Got a spam e-mail in my bulk folder today.  Normally, their subject headlines are usually pretty disgusting and my first thought is always "Who in their right mind would open this?"  My second thought is generally "And how the hell did I get on this mailing list???"


But the one I got today...it just...well, decide for yourself:

"Tim Russert's Sex Scandal Exposed At His Funeral"

Seriously, right?  Who's opening an e-mail that says THAT?  And how in the hell did I get on that mailing list?

June 05, 2008

Things You Don't Want To Hear From Your Doctor, pt. 2

Had a doctor's appointment today (a different doctor than the previous TYDWTHFYD post).  And after some random chit-chat, the doctor asked me - "Oh, so did you just turn 50?"


Me - "Uh, no.  I'm 34."

Never good.

June 04, 2008

I feel like it is someone - not mine - but someone's duty to catalogue every single commercial, movie trailer, and non-Katrina & the Waves related appearance of the song "Walkin' On Sunshine".  Is this thing public domain now, is that why I'm hearing it everywhere?


I demand this list be published, as well as the dollar amount Katrina and her Waves made per appearance.

It's also probably the biggest letdown between and video.  If you ever see the video, it's totally not what you'd expect from that song.  

May 27, 2008

Dogs and Plasma

I've always heard that dogs can't see what's on television.  That they can tell maybe there's some lights or some glowing from a TV set, but other than that, they can't actually make out what's on it.
But I think it's time to re-evaluate this in light of plasma screen TV's.  The majority of my day is spent on my couch, with the TV on, and my dog at my side.  And every single time there's another dog on the TV screen, my dog goes nuts.

And it's hysterical.

He runs over to the screen, growls at it, jumps up and stands along the TV stand and barks like crazy.  And when the dogs go away, he races around the house looking for where the dogs went.  

The other great thing now is that he's recognized sounds from ads featuring dogs.  So even if he's not around and there's an ad with a dog on TV, he'll start growling and running in from out of the room.  

May 24, 2008

We Can Put A Man On The Moon...

With iPods, iPhones, wireless internet, electric cars, and tons of other cool technological advancements I can't afford, why is it that umbrella technology hasn't changed in 9,000 years?
Here's my problems - umbrellas don't work.  Well, okay - they do work in keeping my head dry.  But I've got 90% more body to consider.  And I also have hoods and hats and old newspapers that can do the same thing, and those aren't completely ungainly to carry around and splatter water all over the inside of my car or drip all over the inside of my house.

Bottom line America - we need to stop worry about rising gas prices and start worrying about how we can keep me dry the 4 days out of the year it rains in Los Angeles.

610x

May 21, 2008

I'm Probably Not Covering Any New Ground Here...

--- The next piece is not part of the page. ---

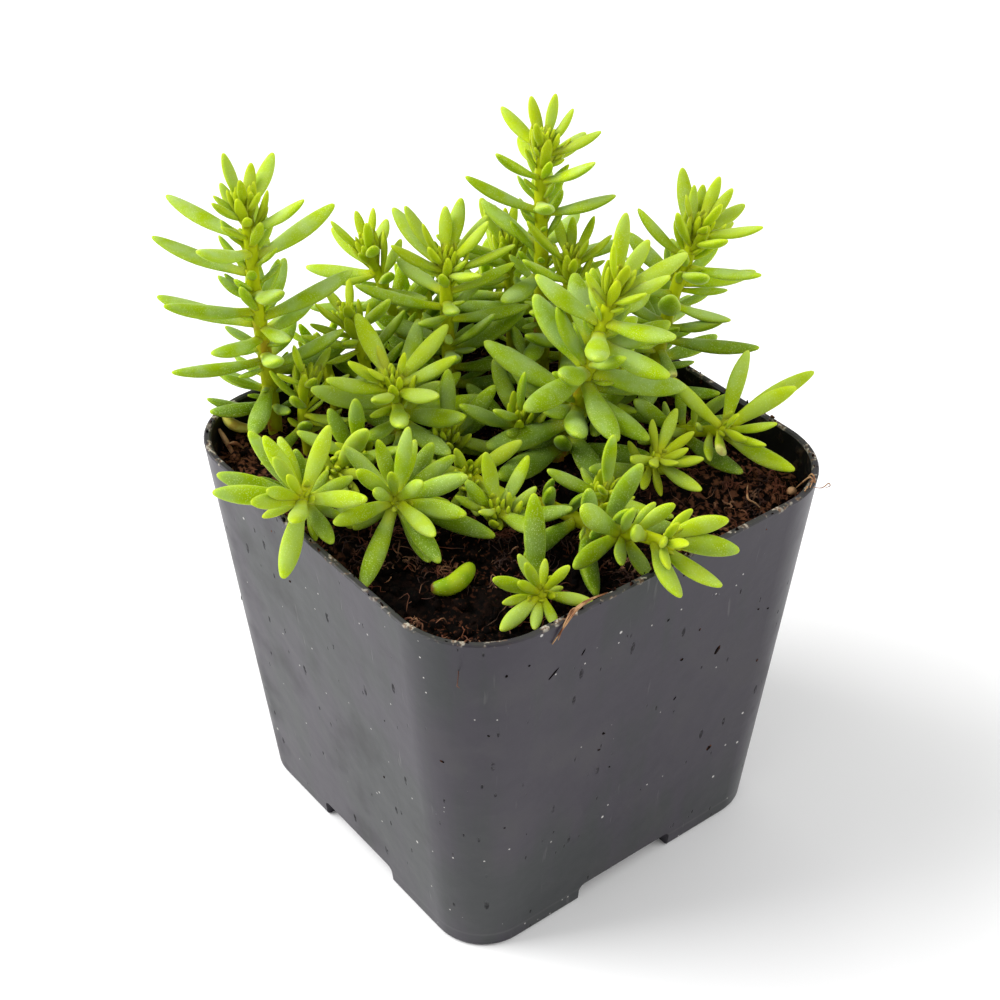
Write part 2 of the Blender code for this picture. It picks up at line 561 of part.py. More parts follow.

But I just heard about American Airlines instituting a $15 a bag policy for people who fly on American.  The spokesperson said the reason is because of high fuel prices - the high cost of fuel is going to cost them an extra $3 million per year.
Yet in the same exact report, the American spokesperson mentioned that this $15 extra charge is expected to raise hundreds of millions of dollars for the airline.

So even if they only charged us, say, $7.50 per bag, they'd still make 10 times what it's going to cost them with the extra fuel costs. 

I guess we should be thankful they're being upfront with us?